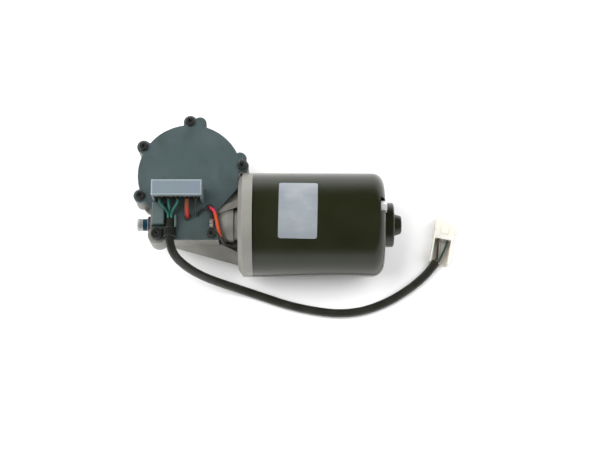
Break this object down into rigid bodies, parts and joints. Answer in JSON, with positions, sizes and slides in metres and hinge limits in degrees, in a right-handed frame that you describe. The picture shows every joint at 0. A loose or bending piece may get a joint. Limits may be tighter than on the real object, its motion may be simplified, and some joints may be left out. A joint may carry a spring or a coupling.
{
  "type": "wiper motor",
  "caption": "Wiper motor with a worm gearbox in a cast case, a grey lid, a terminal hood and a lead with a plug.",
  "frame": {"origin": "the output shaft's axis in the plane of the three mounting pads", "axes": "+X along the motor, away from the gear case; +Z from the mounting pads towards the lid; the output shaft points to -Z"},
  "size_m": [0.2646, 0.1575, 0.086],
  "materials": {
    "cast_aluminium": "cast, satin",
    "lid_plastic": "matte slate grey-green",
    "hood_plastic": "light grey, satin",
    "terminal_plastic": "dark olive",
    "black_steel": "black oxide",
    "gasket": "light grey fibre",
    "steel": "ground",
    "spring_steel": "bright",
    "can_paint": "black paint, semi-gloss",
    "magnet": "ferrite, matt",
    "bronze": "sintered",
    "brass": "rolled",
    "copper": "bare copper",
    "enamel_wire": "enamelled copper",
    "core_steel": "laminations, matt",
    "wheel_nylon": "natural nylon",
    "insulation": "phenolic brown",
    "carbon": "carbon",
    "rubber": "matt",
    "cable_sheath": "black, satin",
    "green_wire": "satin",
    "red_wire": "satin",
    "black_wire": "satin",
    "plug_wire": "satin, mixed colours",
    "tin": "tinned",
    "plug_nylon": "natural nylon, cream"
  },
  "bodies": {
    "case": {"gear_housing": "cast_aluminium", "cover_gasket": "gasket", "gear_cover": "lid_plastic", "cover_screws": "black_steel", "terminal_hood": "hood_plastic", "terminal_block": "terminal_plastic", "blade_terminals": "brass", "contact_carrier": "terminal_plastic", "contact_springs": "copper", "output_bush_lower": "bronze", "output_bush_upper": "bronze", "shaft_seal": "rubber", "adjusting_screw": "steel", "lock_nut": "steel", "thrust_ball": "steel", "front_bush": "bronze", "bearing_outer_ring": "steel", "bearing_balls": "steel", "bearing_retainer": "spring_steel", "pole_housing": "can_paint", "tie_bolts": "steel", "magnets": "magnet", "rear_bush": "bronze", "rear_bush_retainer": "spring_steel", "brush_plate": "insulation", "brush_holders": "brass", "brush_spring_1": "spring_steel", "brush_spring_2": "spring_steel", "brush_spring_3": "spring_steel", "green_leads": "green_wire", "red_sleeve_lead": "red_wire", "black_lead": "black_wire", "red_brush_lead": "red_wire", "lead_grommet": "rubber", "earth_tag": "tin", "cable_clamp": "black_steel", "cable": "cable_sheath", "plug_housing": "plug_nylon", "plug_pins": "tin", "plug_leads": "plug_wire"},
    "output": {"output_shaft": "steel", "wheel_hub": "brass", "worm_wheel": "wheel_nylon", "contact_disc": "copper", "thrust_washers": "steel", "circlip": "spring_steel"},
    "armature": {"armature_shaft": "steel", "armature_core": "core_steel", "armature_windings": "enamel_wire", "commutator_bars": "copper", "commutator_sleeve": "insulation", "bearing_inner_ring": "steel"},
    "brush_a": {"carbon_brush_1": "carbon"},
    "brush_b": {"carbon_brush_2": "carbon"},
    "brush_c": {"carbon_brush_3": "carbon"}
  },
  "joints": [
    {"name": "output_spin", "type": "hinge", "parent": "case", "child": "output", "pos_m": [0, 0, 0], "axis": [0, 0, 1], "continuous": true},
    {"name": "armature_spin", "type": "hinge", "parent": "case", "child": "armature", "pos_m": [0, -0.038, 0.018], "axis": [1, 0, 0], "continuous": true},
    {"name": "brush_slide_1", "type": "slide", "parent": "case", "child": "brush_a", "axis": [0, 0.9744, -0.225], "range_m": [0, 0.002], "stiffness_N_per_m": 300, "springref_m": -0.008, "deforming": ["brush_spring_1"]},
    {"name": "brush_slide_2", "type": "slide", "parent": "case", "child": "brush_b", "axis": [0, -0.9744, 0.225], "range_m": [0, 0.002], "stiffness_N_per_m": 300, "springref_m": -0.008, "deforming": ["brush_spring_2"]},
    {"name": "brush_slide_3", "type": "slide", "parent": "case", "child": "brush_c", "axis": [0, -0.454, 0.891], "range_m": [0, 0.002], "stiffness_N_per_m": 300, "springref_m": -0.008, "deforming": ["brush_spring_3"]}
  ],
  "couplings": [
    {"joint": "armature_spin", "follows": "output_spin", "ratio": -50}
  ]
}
* * *
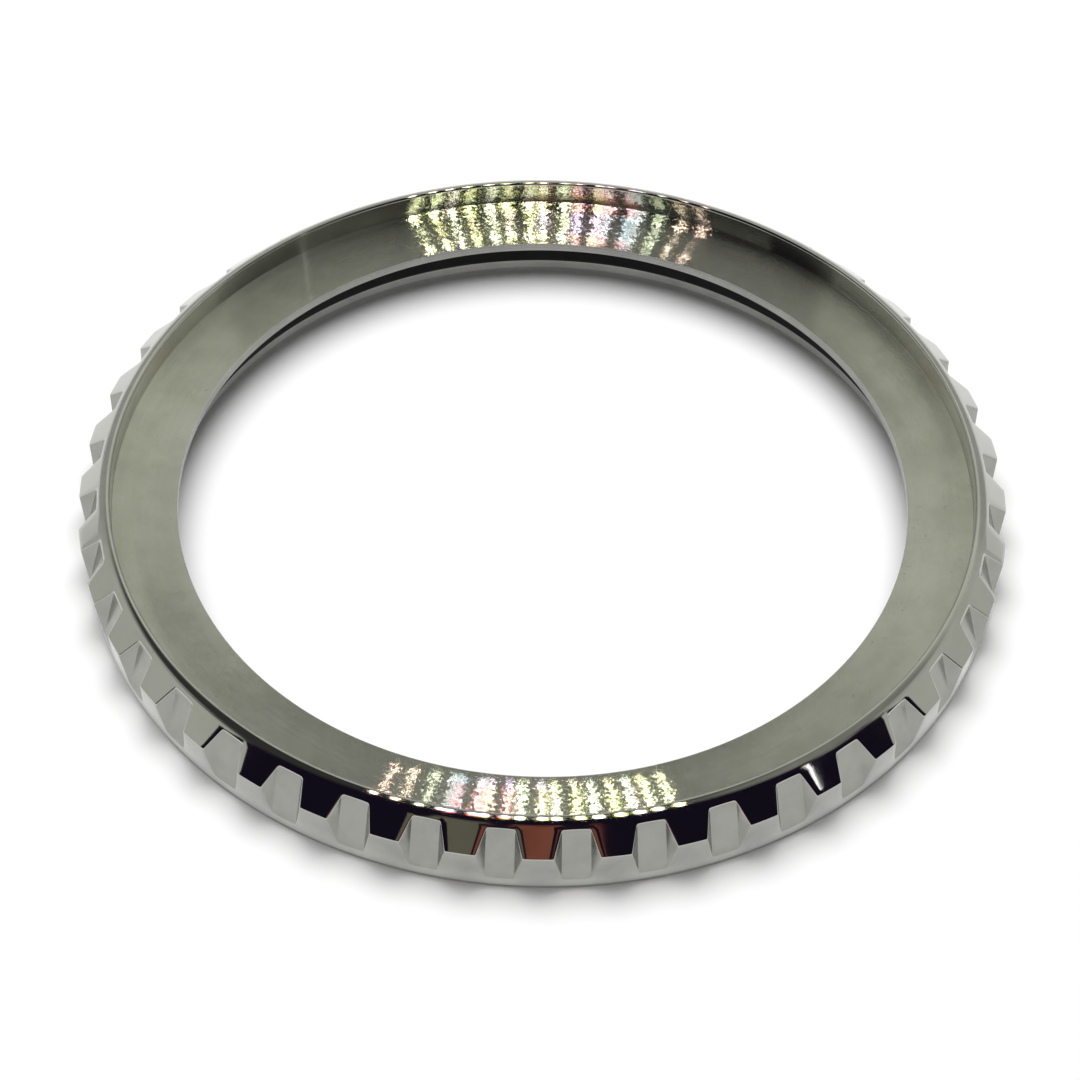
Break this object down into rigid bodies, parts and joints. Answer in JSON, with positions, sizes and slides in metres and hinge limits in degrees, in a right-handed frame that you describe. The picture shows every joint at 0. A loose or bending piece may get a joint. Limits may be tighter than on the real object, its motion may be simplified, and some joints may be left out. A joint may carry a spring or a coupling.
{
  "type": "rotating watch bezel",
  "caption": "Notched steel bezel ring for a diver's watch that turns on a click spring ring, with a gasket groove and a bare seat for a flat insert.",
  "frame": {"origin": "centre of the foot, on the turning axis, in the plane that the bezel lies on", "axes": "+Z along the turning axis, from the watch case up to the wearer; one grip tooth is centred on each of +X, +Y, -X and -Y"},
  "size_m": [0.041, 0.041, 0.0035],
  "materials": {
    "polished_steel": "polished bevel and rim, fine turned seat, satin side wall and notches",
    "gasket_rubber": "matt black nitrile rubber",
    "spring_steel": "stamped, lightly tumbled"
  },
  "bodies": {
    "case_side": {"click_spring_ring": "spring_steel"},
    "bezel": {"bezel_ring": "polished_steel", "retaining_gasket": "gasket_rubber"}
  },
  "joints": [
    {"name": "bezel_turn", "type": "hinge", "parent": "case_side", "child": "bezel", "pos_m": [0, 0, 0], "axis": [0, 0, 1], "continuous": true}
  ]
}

• [GIVEN PROBLEM] Look through the material above and pick out each line holding the word "that".

• [RESPONSE TO THE EXERCISE]
Break this object down into rigid bodies, parts and joints. Answer in JSON, with positions, sizes and slides in metres and hinge limits in degrees, in a right-handed frame that you describe. The picture shows every joint at 0. A loose or bending piece may get a joint. Limits may be tighter than on the real object, its motion may be simplified, and some joints may be left out. A joint may carry a spring or a coupling.
Break this object down into rigid bodies, parts and joints. Answer in JSON, with positions, sizes and slides in metres and hinge limits in degrees, in a right-handed frame that you describe. The picture shows every joint at 0. A loose or bending piece may get a joint. Limits may be tighter than on the real object, its motion may be simplified, and some joints may be left out. A joint may carry a spring or a coupling.
  "caption": "Notched steel bezel ring for a diver's watch that turns on a click spring ring, with a gasket groove and a bare seat for a flat insert.",
  "frame": {"origin": "centre of the foot, on the turning axis, in the plane that the bezel lies on", "axes": "+Z along the turning axis, from the watch case up to the wearer; one grip tooth is centred on each of +X, +Y, -X and -Y"},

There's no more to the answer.